William Domville (1609-1689) was a leading Irish politician and barrister of the Restoration era. Due to the great trust which the English Crown had in him, he served as Attorney General for Ireland throughout the reign of Charles II; and it was during his term of office that the Attorney General emerged as pre-eminent legal adviser to the Crown.

While Domville was undoubtedly a loyal subject of the English Crown, in his treatise, "A Disquisition Touching that Great Question Whether an Act of Parliament made in England shall bind the People and Kingdom of Ireland", he argued for the right of the Irish Parliament to act entirely free from interference by the English Parliament. Although the work was not published in his lifetime, his son-in-law William Molyneux drew on it for his own highly controversial treatise, and it is thought to have had considerable influence on later political writers.

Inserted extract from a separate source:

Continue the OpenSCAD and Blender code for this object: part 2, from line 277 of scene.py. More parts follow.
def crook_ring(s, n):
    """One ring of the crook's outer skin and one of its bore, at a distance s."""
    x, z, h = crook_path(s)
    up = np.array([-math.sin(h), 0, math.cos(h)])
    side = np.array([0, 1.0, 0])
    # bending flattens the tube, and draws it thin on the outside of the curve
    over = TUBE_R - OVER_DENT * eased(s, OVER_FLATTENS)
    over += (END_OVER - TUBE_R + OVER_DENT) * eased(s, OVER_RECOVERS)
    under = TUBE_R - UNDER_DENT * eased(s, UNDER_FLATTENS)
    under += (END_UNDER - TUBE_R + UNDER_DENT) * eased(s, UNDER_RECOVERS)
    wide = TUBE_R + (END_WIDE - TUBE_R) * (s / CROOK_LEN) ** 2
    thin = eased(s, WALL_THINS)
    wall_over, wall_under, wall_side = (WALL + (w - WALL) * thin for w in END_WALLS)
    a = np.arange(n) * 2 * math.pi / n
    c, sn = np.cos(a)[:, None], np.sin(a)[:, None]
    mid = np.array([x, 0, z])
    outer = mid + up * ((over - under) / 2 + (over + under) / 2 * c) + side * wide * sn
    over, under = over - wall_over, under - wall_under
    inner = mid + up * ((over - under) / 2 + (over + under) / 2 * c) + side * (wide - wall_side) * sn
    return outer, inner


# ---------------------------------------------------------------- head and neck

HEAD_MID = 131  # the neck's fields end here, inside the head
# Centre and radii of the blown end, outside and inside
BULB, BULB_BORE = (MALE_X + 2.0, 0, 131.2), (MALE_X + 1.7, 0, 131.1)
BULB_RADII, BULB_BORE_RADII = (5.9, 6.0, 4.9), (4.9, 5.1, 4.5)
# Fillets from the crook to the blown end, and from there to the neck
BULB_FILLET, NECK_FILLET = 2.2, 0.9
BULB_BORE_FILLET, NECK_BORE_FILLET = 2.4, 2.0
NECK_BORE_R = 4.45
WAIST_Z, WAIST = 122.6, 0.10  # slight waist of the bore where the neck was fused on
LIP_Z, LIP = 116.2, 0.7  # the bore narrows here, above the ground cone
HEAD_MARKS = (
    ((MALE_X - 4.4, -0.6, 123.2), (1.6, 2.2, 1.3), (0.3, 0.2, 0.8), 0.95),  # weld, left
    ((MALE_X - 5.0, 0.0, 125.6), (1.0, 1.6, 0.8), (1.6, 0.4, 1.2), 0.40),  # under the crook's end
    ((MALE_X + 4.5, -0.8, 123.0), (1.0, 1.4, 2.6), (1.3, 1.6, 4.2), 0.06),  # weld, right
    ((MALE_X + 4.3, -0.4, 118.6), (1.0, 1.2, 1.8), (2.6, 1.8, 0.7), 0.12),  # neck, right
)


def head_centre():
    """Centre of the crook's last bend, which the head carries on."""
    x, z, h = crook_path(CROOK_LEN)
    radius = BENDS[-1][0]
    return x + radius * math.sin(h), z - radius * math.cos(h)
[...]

He was born in Dublin to an ancient Cheshire family. His father Gilbert (1565-1624) had moved to Ireland where he became Clerk of the Crown, and sat in the Irish House of Commons as member for Kildare County in the Irish Parliament of 1613-1615. William's mother was Margaret Jones, daughter of Thomas Jones, Archbishop of Dublin, and his wife Margaret Purdon. He was educated at St Albans School, Hertfordshire. He entered Lincoln's Inn, and became a Bencher of the Inn in 1657. He was called to the Bar in 1640, and built up a highly successful practice at the English Bar.